Note There's a commonality above that goes like this:
- Receive shutdown command from UiGateway
- Do something Actor-specific; that is, the kind of thing that could be specified in a closure or virtual method
- Wait until okay-I'm-done messages have been received from an Actor-specific list of Actors
- Do something else Actor-specific; that is, the kind of thing that could be specified in a closure or virtual method
- Send an okay-I'm-done message to the UiGateway
- Stop If this functionality could be built into an object, most of the Actors could have a properly-parameterized instance of that object, and it could handle most of their Graceful-Shutdown responsibilities.

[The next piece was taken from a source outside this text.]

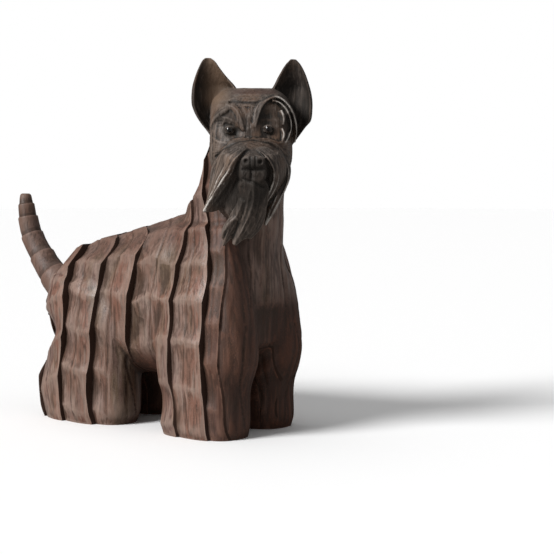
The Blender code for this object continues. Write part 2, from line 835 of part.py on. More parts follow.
def main():
    for obj in list(bpy.data.objects):
        bpy.data.objects.remove(obj)
    body = joined("body", [torso(), upright_body("neck", NECK, 0, NECK_SQUARENESS), *legs()])
    blended(body, BODY_VOXEL, BODY_SMOOTHING)
    slabbed(body)
    reduced(body, BODY_TRIANGLES)
    flat_footed(body)
    figure = united(body, [tail(), reduced(head(), HEAD_TRIANGLES)])
    figure.name = figure.data.name = "scottish_terrier"
    centred(figure)
    figure.data.materials.clear()
    figure.data.materials.append(stained_resin())
    figure.data.shade_smooth()
    figure.data.set_sharp_from_angle(angle=SHARP_ANGLE)
    collection = bpy.data.collections.new("Scottish terrier statuette")
    bpy.context.scene.collection.children.link(collection)
    bpy.context.scene.collection.objects.unlink(figure)
    collection.objects.link(figure)


main()
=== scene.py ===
# %% [markdown]
# # A Scottish terrier cast in stained resin
#
# The real object is one hollow casting of a wood carving: a body of upright slabs that overlap
# like planks, a ringed tail and a dark head with a long moustache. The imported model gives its
# true size and place. This lesson carves the same figure again, more finely, and stains it.

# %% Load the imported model
import math

import bmesh
import bpy
import numpy as np
from mathutils import Matrix, Vector
from mathutils.bvhtree import BVHTree
from mathutils.kdtree import KDTree


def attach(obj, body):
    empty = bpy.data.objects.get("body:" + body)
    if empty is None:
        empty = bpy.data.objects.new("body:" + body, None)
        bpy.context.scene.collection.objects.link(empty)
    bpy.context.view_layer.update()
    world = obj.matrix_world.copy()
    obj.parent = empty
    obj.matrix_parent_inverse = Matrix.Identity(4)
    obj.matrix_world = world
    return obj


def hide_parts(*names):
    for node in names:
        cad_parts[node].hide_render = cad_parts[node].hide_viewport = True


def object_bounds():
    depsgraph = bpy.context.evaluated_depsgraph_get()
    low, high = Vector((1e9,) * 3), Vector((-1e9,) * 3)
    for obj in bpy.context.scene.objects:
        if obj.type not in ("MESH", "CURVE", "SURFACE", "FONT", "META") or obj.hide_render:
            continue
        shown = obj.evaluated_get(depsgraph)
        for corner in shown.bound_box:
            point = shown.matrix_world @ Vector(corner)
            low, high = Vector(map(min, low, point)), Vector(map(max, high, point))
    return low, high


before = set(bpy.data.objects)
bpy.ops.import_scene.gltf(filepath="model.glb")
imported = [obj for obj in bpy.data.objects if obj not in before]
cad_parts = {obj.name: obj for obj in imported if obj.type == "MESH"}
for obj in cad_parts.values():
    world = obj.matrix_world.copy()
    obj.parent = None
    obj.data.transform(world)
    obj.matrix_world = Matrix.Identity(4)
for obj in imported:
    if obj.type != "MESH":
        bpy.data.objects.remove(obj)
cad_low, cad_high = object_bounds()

NODE = "scottish_terrier"
print("the packed figure spans", [round(v, 4) for v in cad_low], "to", [round(v, 4) for v in cad_high])

# %% [markdown]
# ## Sizes in parts
#
# A carver works from one drawing and scales it. The tables here are in parts, about a
# millimetre each: x runs to the dog's left, y to its rear and z up. The drawing's ear tip and
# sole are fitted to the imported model's height, so the whole figure follows the frame.

# %% The size of one part
EAR_TIP_Z = 356.5
SOLE_Z = -3
PART = (cad_high.z - cad_low.z) / (EAR_TIP_Z - SOLE_Z)
print("one part is", round(PART * 1000, 3), "mm")

# %% [markdown]
# ## Smooth rows and lofts
#
# A carved body swells and narrows along its length. It could be sculpted by hand, but a loft
# through a few measured rows keeps every size in view. Catmull-Rom interpolation puts more
# rows between the measured ones, and a superellipse gives each row a rounded, boxy outline.

# %% Curves through rows of numbers
def catmull_rom(a, b, c, d, t):
    """The value at share t of the stretch from b to c."""
    return b + 0.5 * t * (c - a + t * (2 * a - 5 * b + 4 * c - d + t * (3 * (b - c) + d - a)))


def smooth_rows(rows, steps):
    """The table's rows with steps - 1 more rows between each two, on a smooth curve."""
    rows = np.array(rows, float)
    padded = np.vstack([2 * rows[0] - rows[1], rows, 2 * rows[-1] - rows[-2]])
    finer = [
        catmull_rom(*padded[i : i + 4], step / steps)
        for i in range(len(rows) - 1)
        for step in range(steps)
    ]
    return np.array([*finer, rows[-1]])


RING_POINTS = 64


def superellipse(half_a, half_b, squareness):
    """Points round an oval that grows squarer as squareness rises over 2."""
    angles = np.arange(RING_POINTS) * 2 * math.pi / RING_POINTS
    power = 2 / squareness
    a = half_a * np.sign(np.cos(angles)) * np.abs(np.cos(angles)) ** power
    b = half_b * np.sign(np.sin(angles)) * np.abs(np.sin(angles)) ** power
    return a, b


def smoothstep(low, high, value):
    """A soft step from 0 at low to 1 at high; low may be the larger."""
    t = np.clip((value - low) / (high - low), 0, 1)
    return t * t * (3 - 2 * t)


# %% Lofts, joins and modifiers
def new_object(name, data):
    """An object of the scene with this mesh, curve, camera or light."""
    obj = bpy.data.objects.new(name, data)
    bpy.context.scene.collection.objects.link(obj)
    return obj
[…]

A : B, C means "A can't shut down until after B and C have shut down"
BlockchainBridge :
Configurator :
ProxyClient :
------
ProxyServer : BlockchainBridge
------
StreamHandlerPool : ProxyServer
Dispatcher : ProxyServer
Accountant1 : ProxyServer, ProxyClient
Accountant2 : BlockchainBridge
------
Neighborhood : Accountant
------
Hopper : Neighborhood, ProxyClient, ProxyServer
In order to complete what was designed for the financials statistics, we can now do what we couldn’t until the Graceful Shutdown emerges.
We aren’t capable of retaining long term statistics at the moment. Each Node’s termination causes a loss of the totals we’ve kept.
Of course, the idea is to create rows in the database that would serve to conservation of the totals so that they will be enabled for follow-ups when the Node gets up and wild again. It’s never been hard technically to do that, we’ve been to similar situations many times, but the final database write needs to come in the right time, just when the Node is doing its last cleanup.
(There is a question if we want to perform saves of the cached totals rather periodically than just on a single event. It could keep the statistics safer from data losses occurred on panics)
It is Accountant who needs to all this. It’s already doing the caching but it is always forgotten and begun anew with another session of that Node.